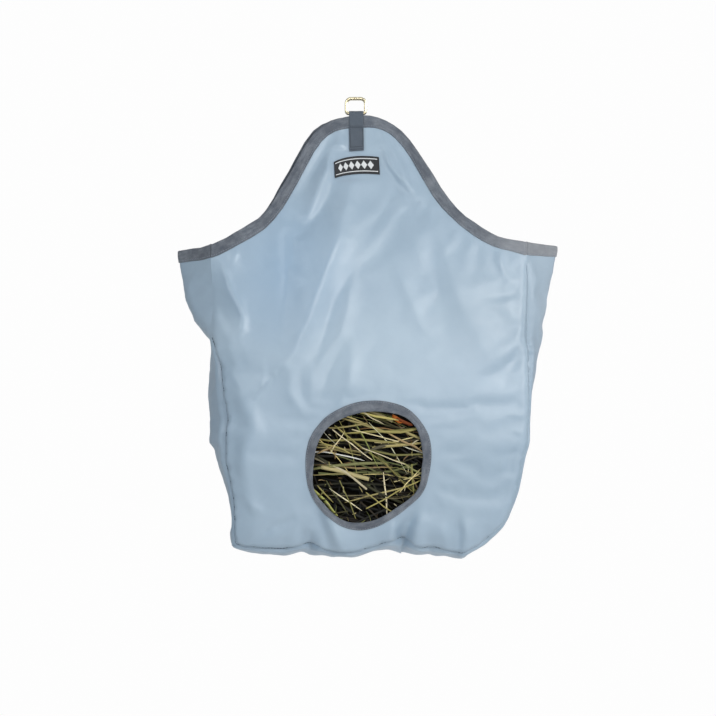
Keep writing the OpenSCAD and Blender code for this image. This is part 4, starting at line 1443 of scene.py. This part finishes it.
def ring_piece(word, mat):
    """The rounded wire ring at rest, as one smooth swept wire."""
    sg = -1 if word == "front" else 1
    rw, cw, top_r, low_r, bar = 2.0, 13.5, 7.0, 3.0, -18.6
    pts = []
    def arc(cx, cz, r, a0, a1, n):
        for k in range(n + 1):
            a = math.radians(a0 + (a1 - a0) * k / n)
            pts.append((cx + r * math.cos(a), cz + r * math.sin(a)))
    arc(cw - top_r, rw - top_r, top_r, 0, 90, 14)
    arc(-cw + top_r, rw - top_r, top_r, 90, 180, 14)
    arc(-cw + low_r, bar + low_r, low_r, 180, 270, 10)
    arc(cw - low_r, bar + low_r, low_r, 270, 360, 10)
    line = resample(np.array(pts + pts[:1]), 1.0)[:-1]
    n, s = len(line), 20
    t = np.roll(line, -1, axis=0) - np.roll(line, 1, axis=0)
    t /= np.hypot(*t.T)[:, None]
    out = np.stack([t[:, 1], -t[:, 0]], -1)
    V, UV = [], []
    for i in range(n):
        for k in range(s):
            a = 2 * math.pi * k / s
            V.append((line[i, 0] + out[i, 0] * rw * math.cos(a), sg * 4.977 + rw * math.sin(a),
                      line[i, 1] + out[i, 1] * rw * math.cos(a)))
            UV.append((i * 0.001, k * 0.0006))
    F = [(i * s + k, ((i + 1) % n) * s + k, ((i + 1) % n) * s + (k + 1) % s, i * s + (k + 1) % s)
         for i in range(n) for k in range(s)]
    V = np.array(V)
    ob = mesh_obj(word + "_ring", V, orient(V, F), mat, UV)
    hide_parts(word + "_d_ring")
    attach(ob, word + "_ring")


def tab_piece(word, web, thread_m):
    """Webbing folded over the ring's bar and sewn through both faces of the peak."""
    sg = -1 if word == "front" else 1
    back = []
    cx = 0.8
    zs = np.array([-71.0, -68.5, -64, -60, -55, -50, -45, -40, -36, -32, -29, -27, -25])
    surf = lambda z: float(panel_y(np.array([cx]), np.array([z]), sg, False)[0])
    t = 1.4
    def leg(o):
        q = []
        for z in zs:
            y = surf(z) + o
            q.append((y, z))
        return q
    hb = 2.15
    outer = leg(hb)
    inner = leg(-hb)
    arc = [(4.977 + (2.2 + 0.0) * math.cos(math.radians(a)), -18.6 + 2.2 * math.sin(math.radians(a)))
           for a in np.arange(0, 181, 12)]
    line = outer + [(5.0 + 2.3, -21.5)] + arc + [(5.0 - 2.3, -21.5)] + inner[::-1]
    line = np.array(line)
    line = resample(line, 1.1)
    k = np.array([1, 2, 1]) / 4
    for _ in range(3):
        line[1:-1] = np.stack([np.convolve(line[:, i], k, "valid") for i in (0, 1)], -1)
    n = len(line)
    m = 19
    w = np.linspace(-10, 10, m)
    G = np.empty((n, m, 3))
    tg = np.gradient(line, axis=0)
    tg /= np.hypot(*tg.T)[:, None]
    nn = np.stack([tg[:, 1], -tg[:, 0]], -1)  # in (y, z)
    # outward of the loop
    c = np.array([4.977, -30.0])
    if ((line - c) * nn).sum() < 0:
        nn = -nn
    for j in range(m):
        lean = 0.4 * (line[:, 1] + 45) / 30
        G[:, j, 0] = cx + w[j] - lean
        G[:, j, 1] = sg * line[:, 0]
        # the cut ends are a touch askew
        sag = -0.9 * (w[j] / 10) * np.clip((-line[:, 1] - 60) / 11, 0, 1)
        G[:, j, 2] = line[:, 1] + sag * -1
    N = np.stack([np.zeros(n), sg * nn[:, 0], nn[:, 1]], -1)[:, None, :].repeat(m, 1)
    edge = np.abs(w) / 10
    puff = 0.18 * np.sin(np.pi * (1 - edge)) + 0.1
    # rows of stitching pull the webbing in
    zz = line[:, 1]
    dip = 0.45 * (np.exp(-((zz + 38) / 1.6) ** 2) + np.exp(-((zz + 67.5) / 1.6) ** 2))
    G = unwarp(G + N * (puff[None, :, None] - dip[:, None, None] * 0.6))
    ob = slab(word + "_ring_tab_webbing", G, N, t, web)
    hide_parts(word + "_ring_tab")
    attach(ob, word + "_peak")
    top = G + N * (t + 0.12)
    segs = []
    half = n // 2
    for rows, rng_ in ((range(0, half - 8), 1), (range(half + 8, n), 1)):
        rows = np.array(list(rows))
        for z0 in (-36.8, -39.2, -65.8, -68.6):
            i = rows[np.argmin(np.abs(line[rows, 1] - z0))]
            segs += stitch_line(top[i, 1:-1], N[i, 1:-1], pitch=2.4, length=1.9)
        for j in (1, -2):
            sel = rows[(line[rows, 1] < -39) & (line[rows, 1] > -66)]
            if len(sel) > 3:
                segs += stitch_line(top[sel, j], N[sel, j], pitch=2.6, length=2.0)
    ob = threads(word + "_ring_tab_stitches", segs, thread_m, r=0.5)
    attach(ob, word + "_peak")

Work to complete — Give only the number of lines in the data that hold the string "word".

Full solution — 12